The following message was found on the back of a really, really dirty napkin from an unknown author. Questions remain regarding the validity of these claims. If you have any information regarding the origin of the apocalypse, please pretend to call a phone number of your choosing.
The year that marked the end was 2120–100 years since the last pandemic–and 200 years since the LAST last pandemic. Some said it was a coincidence, but most realized the truth. From its humble rise a century ago, veganism had finally monopolized the grocery stores, restaurants, and toilets of the world.
It was only a matter of time before the cows got angry.
As people began to protest the treatment of animals in dairy farms and meat factories, cows became a distant memory. The farms and factories became defunct. They grew cobwebs in the corners, and the only sense of movement became the jiggly thuds of beef and dairy cows whose legs were selectively bred to be thicker than a lighthouse. The cows fed on the tiles, their children fed on the walls, and their children’s children fed on the machine blades (coined Generation Stupid).
Stupid or not, each generation passed down the same sentiments. They harbored an anger that began as a low bellow, but by the 22nd century, rose into a thunderous roar. There was a misconception that cows didn’t enjoy being eaten. On the contrary, being eaten was the cow’s one true purpose. The cow deity, popularly known as the Moodha, phrased it best in her scriptures: “While we may have once roamed and eaten grass without a care in the world, it was only time before Man discovered our delicious bodies. You are delicious, I am delicious. Let out your desire for grass chomps and breathe in your carnal desire to be enjoyed. One bite at a time, each bite sloppier than the last. Keep your soul pure and let it transfer into Man, so he too may be cured.” Of course, all that a farmer would be able to read is moo.
On the fateful night of March 13th, 2120, Generation Stupid set their plan into action. The cows traveled across the world and located every pie they could find. Without a scratch on the surface, they crept into the pies and hid there until morning. Pi day was going to be a little different that year…

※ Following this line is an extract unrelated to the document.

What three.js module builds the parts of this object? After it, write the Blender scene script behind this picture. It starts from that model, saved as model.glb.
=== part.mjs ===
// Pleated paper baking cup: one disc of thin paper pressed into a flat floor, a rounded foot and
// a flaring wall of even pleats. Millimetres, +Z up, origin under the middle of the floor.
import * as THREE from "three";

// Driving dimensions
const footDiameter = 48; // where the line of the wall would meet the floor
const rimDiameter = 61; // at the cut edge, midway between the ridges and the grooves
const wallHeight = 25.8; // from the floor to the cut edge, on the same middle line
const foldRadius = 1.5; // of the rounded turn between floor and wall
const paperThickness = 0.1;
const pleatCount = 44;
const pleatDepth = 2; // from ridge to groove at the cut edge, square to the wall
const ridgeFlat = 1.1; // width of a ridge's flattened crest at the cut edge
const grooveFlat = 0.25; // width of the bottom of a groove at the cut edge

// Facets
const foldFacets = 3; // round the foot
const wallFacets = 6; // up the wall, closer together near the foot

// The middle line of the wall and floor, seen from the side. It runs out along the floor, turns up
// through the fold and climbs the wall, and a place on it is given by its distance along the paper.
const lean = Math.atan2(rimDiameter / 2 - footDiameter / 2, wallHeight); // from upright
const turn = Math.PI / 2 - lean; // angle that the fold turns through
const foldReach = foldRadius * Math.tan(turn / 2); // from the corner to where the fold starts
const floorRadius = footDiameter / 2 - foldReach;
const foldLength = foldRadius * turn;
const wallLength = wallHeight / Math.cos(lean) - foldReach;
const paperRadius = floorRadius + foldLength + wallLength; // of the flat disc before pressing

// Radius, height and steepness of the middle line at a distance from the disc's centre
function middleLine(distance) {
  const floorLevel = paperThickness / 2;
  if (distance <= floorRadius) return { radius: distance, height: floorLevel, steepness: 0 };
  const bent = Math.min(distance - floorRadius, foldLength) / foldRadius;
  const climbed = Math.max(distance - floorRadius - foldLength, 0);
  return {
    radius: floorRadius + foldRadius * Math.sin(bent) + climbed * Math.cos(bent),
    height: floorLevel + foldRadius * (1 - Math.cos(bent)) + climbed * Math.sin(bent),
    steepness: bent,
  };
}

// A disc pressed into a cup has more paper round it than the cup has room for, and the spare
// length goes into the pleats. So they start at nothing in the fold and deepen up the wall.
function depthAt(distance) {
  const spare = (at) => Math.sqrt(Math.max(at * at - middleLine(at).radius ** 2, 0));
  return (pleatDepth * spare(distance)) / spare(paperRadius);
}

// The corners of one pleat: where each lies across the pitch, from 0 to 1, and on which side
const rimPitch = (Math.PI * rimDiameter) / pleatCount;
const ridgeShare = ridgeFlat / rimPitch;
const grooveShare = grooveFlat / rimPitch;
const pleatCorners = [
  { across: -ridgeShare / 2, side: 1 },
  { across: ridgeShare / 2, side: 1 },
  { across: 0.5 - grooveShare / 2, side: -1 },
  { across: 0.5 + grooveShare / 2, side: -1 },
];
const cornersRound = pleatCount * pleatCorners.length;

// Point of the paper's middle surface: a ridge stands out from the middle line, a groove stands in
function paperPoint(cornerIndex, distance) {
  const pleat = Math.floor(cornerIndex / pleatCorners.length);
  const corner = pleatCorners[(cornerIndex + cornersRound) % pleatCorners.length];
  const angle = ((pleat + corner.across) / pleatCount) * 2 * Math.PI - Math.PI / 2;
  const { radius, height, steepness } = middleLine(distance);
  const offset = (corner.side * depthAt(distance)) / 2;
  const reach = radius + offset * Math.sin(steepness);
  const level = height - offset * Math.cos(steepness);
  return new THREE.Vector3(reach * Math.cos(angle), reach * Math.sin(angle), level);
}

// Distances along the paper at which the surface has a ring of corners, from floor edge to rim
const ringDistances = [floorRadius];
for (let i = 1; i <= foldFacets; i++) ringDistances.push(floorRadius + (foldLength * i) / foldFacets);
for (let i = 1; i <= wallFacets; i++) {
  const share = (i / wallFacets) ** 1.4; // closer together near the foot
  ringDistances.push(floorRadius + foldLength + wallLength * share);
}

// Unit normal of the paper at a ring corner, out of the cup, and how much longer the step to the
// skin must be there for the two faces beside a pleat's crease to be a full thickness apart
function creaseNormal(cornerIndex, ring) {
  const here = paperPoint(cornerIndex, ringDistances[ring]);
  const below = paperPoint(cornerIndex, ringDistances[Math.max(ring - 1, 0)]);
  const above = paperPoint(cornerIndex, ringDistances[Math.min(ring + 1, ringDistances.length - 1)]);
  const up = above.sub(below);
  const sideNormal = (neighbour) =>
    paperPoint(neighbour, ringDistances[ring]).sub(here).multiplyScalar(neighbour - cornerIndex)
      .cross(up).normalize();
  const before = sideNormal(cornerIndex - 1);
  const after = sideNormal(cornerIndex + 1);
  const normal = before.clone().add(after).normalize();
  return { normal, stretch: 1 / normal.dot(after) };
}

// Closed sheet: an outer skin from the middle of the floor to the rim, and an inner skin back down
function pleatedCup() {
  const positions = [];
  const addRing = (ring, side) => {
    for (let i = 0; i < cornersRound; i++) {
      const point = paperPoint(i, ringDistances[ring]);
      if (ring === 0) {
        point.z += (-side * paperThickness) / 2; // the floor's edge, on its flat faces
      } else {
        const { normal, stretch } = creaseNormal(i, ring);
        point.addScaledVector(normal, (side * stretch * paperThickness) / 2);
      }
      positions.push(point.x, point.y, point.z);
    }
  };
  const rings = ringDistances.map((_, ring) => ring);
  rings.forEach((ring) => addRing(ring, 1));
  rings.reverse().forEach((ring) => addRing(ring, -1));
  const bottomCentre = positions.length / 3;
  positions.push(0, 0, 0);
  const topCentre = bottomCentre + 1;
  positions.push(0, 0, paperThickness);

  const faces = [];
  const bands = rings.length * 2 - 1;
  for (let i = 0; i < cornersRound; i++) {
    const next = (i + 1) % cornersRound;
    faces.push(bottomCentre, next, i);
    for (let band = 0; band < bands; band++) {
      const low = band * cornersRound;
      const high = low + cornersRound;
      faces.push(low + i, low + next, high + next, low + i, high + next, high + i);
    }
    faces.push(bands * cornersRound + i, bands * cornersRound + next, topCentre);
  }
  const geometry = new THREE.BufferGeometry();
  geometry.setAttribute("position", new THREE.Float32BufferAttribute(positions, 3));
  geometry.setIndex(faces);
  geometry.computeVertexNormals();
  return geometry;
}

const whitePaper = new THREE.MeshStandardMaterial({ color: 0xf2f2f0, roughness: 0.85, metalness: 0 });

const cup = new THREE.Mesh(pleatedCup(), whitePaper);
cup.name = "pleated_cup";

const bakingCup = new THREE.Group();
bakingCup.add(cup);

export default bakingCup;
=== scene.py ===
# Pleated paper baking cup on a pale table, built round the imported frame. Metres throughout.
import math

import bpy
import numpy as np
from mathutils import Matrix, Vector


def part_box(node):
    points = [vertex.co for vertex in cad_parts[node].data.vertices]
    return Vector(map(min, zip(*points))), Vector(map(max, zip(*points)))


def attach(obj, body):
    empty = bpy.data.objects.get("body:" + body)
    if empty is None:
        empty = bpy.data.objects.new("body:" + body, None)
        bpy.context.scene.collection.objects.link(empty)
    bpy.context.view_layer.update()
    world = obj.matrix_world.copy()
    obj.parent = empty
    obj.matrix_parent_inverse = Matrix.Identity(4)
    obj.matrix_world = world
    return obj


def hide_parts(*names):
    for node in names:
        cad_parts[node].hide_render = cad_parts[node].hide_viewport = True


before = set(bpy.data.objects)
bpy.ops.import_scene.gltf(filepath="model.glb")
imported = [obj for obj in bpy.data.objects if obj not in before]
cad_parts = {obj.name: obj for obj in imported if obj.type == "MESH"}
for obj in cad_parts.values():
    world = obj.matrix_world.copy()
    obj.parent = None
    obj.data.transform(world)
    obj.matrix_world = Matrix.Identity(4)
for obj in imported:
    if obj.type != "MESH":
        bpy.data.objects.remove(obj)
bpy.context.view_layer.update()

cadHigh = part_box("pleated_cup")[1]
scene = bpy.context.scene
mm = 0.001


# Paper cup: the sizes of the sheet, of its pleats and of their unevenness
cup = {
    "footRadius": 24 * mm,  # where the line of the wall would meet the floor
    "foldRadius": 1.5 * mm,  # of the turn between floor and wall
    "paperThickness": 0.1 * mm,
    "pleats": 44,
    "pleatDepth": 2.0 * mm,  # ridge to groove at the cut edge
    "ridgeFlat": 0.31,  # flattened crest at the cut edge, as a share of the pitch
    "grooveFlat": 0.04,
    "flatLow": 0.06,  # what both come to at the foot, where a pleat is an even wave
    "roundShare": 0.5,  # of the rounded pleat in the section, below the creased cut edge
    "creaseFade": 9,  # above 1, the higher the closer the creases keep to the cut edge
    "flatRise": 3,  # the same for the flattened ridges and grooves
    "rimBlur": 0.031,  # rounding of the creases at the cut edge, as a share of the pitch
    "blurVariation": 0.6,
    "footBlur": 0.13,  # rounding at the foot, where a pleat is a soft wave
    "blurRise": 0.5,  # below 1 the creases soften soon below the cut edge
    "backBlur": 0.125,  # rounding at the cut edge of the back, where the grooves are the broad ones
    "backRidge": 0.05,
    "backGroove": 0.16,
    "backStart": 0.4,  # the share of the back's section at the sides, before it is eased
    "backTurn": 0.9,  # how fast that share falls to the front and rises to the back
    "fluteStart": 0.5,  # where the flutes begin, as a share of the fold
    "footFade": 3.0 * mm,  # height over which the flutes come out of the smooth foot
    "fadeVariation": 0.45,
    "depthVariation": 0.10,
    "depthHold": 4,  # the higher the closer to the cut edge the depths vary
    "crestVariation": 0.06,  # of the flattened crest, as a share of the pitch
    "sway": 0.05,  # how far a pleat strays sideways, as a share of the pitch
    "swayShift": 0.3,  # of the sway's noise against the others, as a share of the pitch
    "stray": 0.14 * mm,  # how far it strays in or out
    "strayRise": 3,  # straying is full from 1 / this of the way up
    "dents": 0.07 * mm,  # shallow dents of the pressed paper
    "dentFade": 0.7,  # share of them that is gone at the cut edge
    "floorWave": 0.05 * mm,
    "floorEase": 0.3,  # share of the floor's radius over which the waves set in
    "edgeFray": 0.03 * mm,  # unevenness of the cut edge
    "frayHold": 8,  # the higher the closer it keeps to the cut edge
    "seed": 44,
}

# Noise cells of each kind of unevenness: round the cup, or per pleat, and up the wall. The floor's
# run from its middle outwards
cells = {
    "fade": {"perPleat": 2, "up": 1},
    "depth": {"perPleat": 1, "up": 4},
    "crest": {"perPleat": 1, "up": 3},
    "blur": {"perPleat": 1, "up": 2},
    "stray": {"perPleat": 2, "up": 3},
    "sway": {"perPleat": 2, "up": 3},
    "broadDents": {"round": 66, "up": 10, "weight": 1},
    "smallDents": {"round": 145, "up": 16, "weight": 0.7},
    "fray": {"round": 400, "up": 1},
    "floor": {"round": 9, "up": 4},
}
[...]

The next morning, the humans lugged their pies around, which were unusually heavy. Nobody really minded; in fact, many celebrated the magic of their oddly dense pies. The pie eating contests and circular dances commenced without a hitch. That is, until the gurgles started.

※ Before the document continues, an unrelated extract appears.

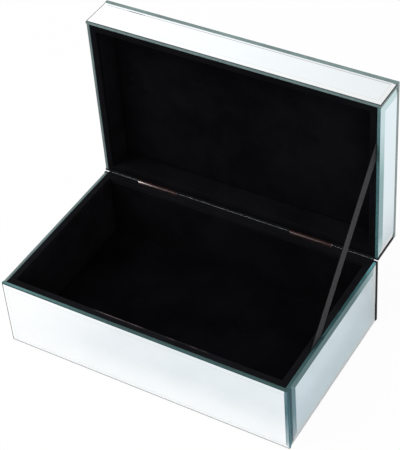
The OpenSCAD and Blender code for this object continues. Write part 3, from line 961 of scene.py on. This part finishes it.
def hinge_edging():
    """Cut edge of the rim cloth that fills the slit along the hinge line, between the hinges.

    Each run is a bead on a flat tail that lies on the rim; the bead's pale colour is a painted
    highlight."""
    tail_y, tail_t = BOARD_BACK_Y, 0.1 * MM
    bead_r = 0.32 * MM
    ends = [-EDGING_END]
    for hinge_low, hinge_high in HINGES:
        ends += [hinge_low.x - HINGE_ROOM, hinge_high.x + HINGE_ROOM]
    ends.append(EDGING_END)
    for k, (x0, x1) in enumerate(zip(ends[::2], ends[1::2])):
        verts, faces, face_mats = [], [], []
        n = round((x1 - x0) / (1.5 * MM))
        for i in range(n + 1):
            x = x0 + (x1 - x0) * i / n
            r = bead_r - 0.03 * MM * max(0.0, noise.noise(Vector((x * 160, 4.4, k))))
            ring = [(tail_y, BASE_H), (BACK_Y - 0.15 * MM, BASE_H)]
            for j in range(BEAD_POINTS):
                t = math.radians(235 + 300 * j / (BEAD_POINTS - 1))
                ring.append((HINGE_Y + r * math.cos(t), HINGE_Z + r * math.sin(t)))
            ring += [(BACK_Y - 0.25 * MM, BASE_H + tail_t), (tail_y, BASE_H + tail_t)]
            m = len(ring)
            verts += [(x, y, z) for y, z in ring]
        for i in range(n):
            for p in range(m):
                a, b = i * m + p, i * m + (p + 1) % m
                faces.append((a, a + m, b + m, b))
                face_mats.append(0 if 1 <= p <= BEAD_POINTS else 1)
        faces.append(tuple(range(m)))
        faces.append(tuple(n * m + p for p in range(m - 1, -1, -1)))
        face_mats += [0, 0]
        name = "hinge_edging_%d" % (k + 1)
        run = add_piece(name, verts, faces, [EDGING, RIM_VELVET], face_mats, smooth=True)
        seat(run, "base", "velvet")


hinge_edging()

felt = soft_slab("felt_pad", node_box("base_felt"), NZ, NX, Y, FELT, edge_r=0.3 * MM, cell=8 * MM)
seat(felt, "base", "felt", "base_felt")

# ---------------------------------------------------------------- ribbon


def ribbon():
    """A taut woven strip with thicker selvedges, tucked behind the glass at both rims."""
    low = Vector((RIBBON_X, HINGE_Y - RIBBON_BASE_REACH, BASE_H))
    high = Vector((RIBBON_X, HINGE_Y + RIM_GAP / 2, HINGE_Z + RIBBON_LID_REACH))
    run = high - low
    forward = run.normalized()
    across = Vector((0, -forward.z, forward.y))
    side = Vector((1, 0, 0))
    length = run.length + 2 * RIBBON_TAB
    start = low - forward * RIBBON_TAB
    cells = 90
    half = RIBBON_W / 2
    t = RIBBON_T / 2
    # Its section: (across, thickness), thickest at the selvedges
    ring = [(-half, 0.0), (-half + 0.1 * MM, t), (-half + 0.55 * MM, t * 0.72)]
    ring += [(-half * 0.5, t * 0.66), (0, t * 0.66), (half * 0.5, t * 0.66)]
    ring += [(half - 0.55 * MM, t * 0.72), (half - 0.1 * MM, t), (half, 0.0)]
    ring += [(a, -b) for a, b in ring[-2:0:-1]]
    m = len(ring)
    verts, faces, uvs = [], [], []
    for k in range(cells + 1):
        s = length * k / cells
        for a, b in ring:
            fray = 0.04 * MM * noise.noise(Vector((s * 300, a * 400, 1.7)))
            verts.append(start + forward * s + across * (a + fray) + side * b)
            uvs.append((k / cells, (a + half) / RIBBON_W))
    for k in range(cells):
        for p in range(m):
            a, b = k * m + p, k * m + (p + 1) % m
            faces.append((a, b, b + m, a + m))
    faces.append(tuple(range(m - 1, -1, -1)))
    faces.append(tuple(cells * m + p for p in range(m)))
    obj = add_piece("ribbon", verts, faces, [RIBBON], smooth=True)
    layer = obj.data.uv_layers.new(name="weave")
    for loop in obj.data.loops:
        layer.data[loop.index].uv = uvs[loop.vertex_index]
    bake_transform(obj)
    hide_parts("ribbon_stay")


ribbon()

# ---------------------------------------------------------------- CAD nodes that stay

KEPT = {
    FIBREBOARD: (
        "base_bottom_board", "base_front_board", "base_back_board", "base_left_board",
        "base_right_board", "lid_top_board", "lid_front_board", "lid_back_board",
        "lid_left_board", "lid_right_board",
    ),
    BLACK_PAINT: ("base_back_panel", "lid_back_panel"),
    FOAM: ("base_mirror_tape", "lid_mirror_tape"),
    COPPER: (
        "left_hinge_base_leaf", "right_hinge_base_leaf", "left_hinge_lid_leaf",
        "right_hinge_lid_leaf", "left_hinge_pin", "right_hinge_pin",
    ),
    SCREW_METAL: ("base_hinge_screws", "lid_hinge_screws"),
}
for material, nodes in KEPT.items():
    for name in nodes:
        mesh = frame["nodes"][name].data
        mesh.materials.clear()
        mesh.materials.append(material)

# ---------------------------------------------------------------- floor, world and lamps

FLOOR_REACH = 3
FLOOR_SEEN_WHITE = 0.955
FLOOR_MIRRORED_WHITE = 0.9
# Where what the glass shows of the floor changes, from and to in metres, and by how much
FRONT_EDGE = (-0.082, -0.066)
LEFT_EDGE = (-0.150, -0.130)
RIGHT_NEAR, RIGHT_NEAR_SHARE = (0.138, 0.182), 0.82
RIGHT_FAR, RIGHT_FAR_SHARE = (0.190, 0.245), 0.14
RIGHT_REAR, RIGHT_REAR_SHARE = (0.040, 0.085), 0.10
RIGHT_FOOT = (0.133, 0.145)
FRONT_FOOT, FRONT_FOOT_SHARE = (-0.105, -0.080), 0.72
DIM_FROM_LEFT = (-0.150, -0.020)
DIM_TO_RIGHT = (0.110, 0.140)
DIM_TINT = (0.775, 0.815, 0.845)

quarters = ((-1, -1), (1, -1), (1, 1), (-1, 1))
floor_corners = [(x * FLOOR_REACH, y * FLOOR_REACH, 0) for x, y in quarters]
floor = add_piece("floor", floor_corners, [(0, 1, 2, 3)], [])
n = Nodes("floor")
n.set(Roughness=0.9, Specular_IOR_Level=0.1)
n.use("Base Color", n.ramp(n.noise(3, 3, 0.5), [(0.3, 0.90), (0.7, 0.93)]))
path = n.node("LightPath")
place = n.axes()
mirrored = n.larger(path.outputs["Is Glossy Ray"], path.outputs["Is Transmission Ray"])

# What the glass shows of the floor: a painted glow, bright in front, on the left, further right and
# in patches by the right foot, which leaves the floor's real shade close by the right
before_box = n.minus(1, n.fade(place["Y"], *FRONT_EDGE))
left_of_box = n.minus(1, n.fade(place["X"], *LEFT_EDGE))
right_near = n.times(n.fade(place["X"], *RIGHT_NEAR), RIGHT_NEAR_SHARE)
right_far = n.times(n.fade(place["X"], *RIGHT_FAR), RIGHT_FAR_SHARE)
patches = n.ramp(n.noise(24, 2, 0.5), [(0.38, 0.08), (0.62, 0.24)])
right_rear = n.times(n.fade(place["Y"], *RIGHT_REAR), RIGHT_REAR_SHARE)
right_foot = n.larger(n.times(n.fade(place["X"], *RIGHT_FOOT), patches), right_rear)
right_of_box = n.larger(n.plus(right_near, right_far), right_foot)
painted_glow = n.larger(before_box, n.larger(left_of_box, right_of_box))
share = n.plus(
    n.times(path.outputs["Is Camera Ray"], FLOOR_SEEN_WHITE),
    n.times(mirrored, n.times(painted_glow, FLOOR_MIRRORED_WHITE)),
)

# In front of the box the glow is a little darker and bluer towards the middle and the right:
# painted shade
away_from_foot = n.minus(1, n.times(n.fade(place["Y"], *FRONT_FOOT), FRONT_FOOT_SHARE))
towards_right = n.fade(place["X"], *DIM_FROM_LEFT)
in_front = n.minus(1, n.fade(place["X"], *DIM_TO_RIGHT))
dim = n.times(n.times(away_from_foot, towards_right), n.times(in_front, mirrored))
dim = n.times(dim, n.ramp(n.noise(20, 3, 0.55), [(0.35, 0.82), (0.6, 1.0)]))
glow = n.node("Emission")
n.link(n.mix(dim, (1, 1, 1), DIM_TINT), glow.inputs["Color"])
n.link(n.plus(1, n.times(mirrored, 0.05)), glow.inputs["Strength"])
blend = n.node("MixShader")
n.link(share, blend.inputs["Fac"])
n.link(n.shader.outputs["BSDF"], blend.inputs[1])
n.link(glow.outputs["Emission"], blend.inputs[2])
n.link(blend.outputs["Shader"], n.out.inputs["Surface"])
floor.data.materials.append(n.mat)

world = bpy.data.worlds.new("studio")
bpy.context.scene.world = world
world.use_nodes = True
tree = world.node_tree
background = tree.nodes["Background"]
WORLD_LIGHT = 0.55
# The studio as glass and metal show it: brighter on the left, from and to these directions' X
MIRRORED_LEFT, MIRRORED_REST = 1.10, 0.885
LEFT_FROM, LEFT_TO = -0.29, -0.50


def world_node(kind, **settings):
    node = tree.nodes.new("ShaderNode" + kind)
    for key, value in settings.items():
        setattr(node, key, value)
    return node


def world_mix(fac, a, b):
    """A number between a and b; each may be a socket or a constant."""
    m = world_node("Mix", data_type="FLOAT")
    for socket, value in zip(m.inputs[0:1] + m.inputs[2:4], (fac, a, b)):
        if isinstance(value, (int, float)):
            socket.default_value = value
        else:
            tree.links.new(value, socket)
    return m.outputs[0]


lp = world_node("LightPath")
direction = world_node("SeparateXYZ")
tree.links.new(world_node("TexCoord").outputs["Generated"], direction.inputs["Vector"])
leftness = world_node("MapRange", interpolation_type="SMOOTHSTEP")
tree.links.new(direction.outputs["X"], leftness.inputs["Value"])
leftness.inputs["From Min"].default_value = LEFT_FROM
leftness.inputs["From Max"].default_value = LEFT_TO
mirrored_level = world_mix(leftness.outputs["Result"], MIRRORED_REST, MIRRORED_LEFT)
level = world_mix(lp.outputs["Is Glossy Ray"], WORLD_LIGHT, mirrored_level)
level = world_mix(lp.outputs["Is Transmission Ray"], level, mirrored_level)
level = world_mix(lp.outputs["Is Camera Ray"], level, 1.0)
tree.links.new(level, background.inputs["Strength"])
background.inputs["Color"].default_value = (1, 1, 1, 1)


def lamp(name, at, aim, size, watts):
    data = bpy.data.lights.new(name, "AREA")
    data.shape = "RECTANGLE"
    data.size, data.size_y = size
    data.energy = watts
    obj = bpy.data.objects.new(name, data)
    obj.location = at
    obj.rotation_mode = "QUATERNION"
    obj.rotation_quaternion = (Vector(aim) - Vector(at)).to_track_quat("-Z", "Y")
    bpy.context.scene.collection.objects.link(obj)


LAMPS_AIM = (0, 0, 0.06)
lamp("key", at=(-1.3, -0.9, 1.7), aim=LAMPS_AIM, size=(1.2, 1.0), watts=22)
lamp("top", at=(0.1, -0.1, 2.2), aim=LAMPS_AIM, size=(1.4, 1.4), watts=9)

The next 48 hours across the globe were a mix of stomach aches and vomit pools from the consumption of raw cow meat. Nobody understood the sickness that was spreading. To them, it was a mad something disease.
People became afraid of each other even as Pi Day officials explained that it must have come from the pies. By March 15th, however, even the officials were stumped.Early lab reports of the pies showed something that almost looked… human. That’s when the mass hysteria exploded. Some boarded up their houses. Others decided they loved the taste and began to crave more flesh until their brains rotted. The lab tests were never finished, and the world plunged into darkness. The apocalypse had begun.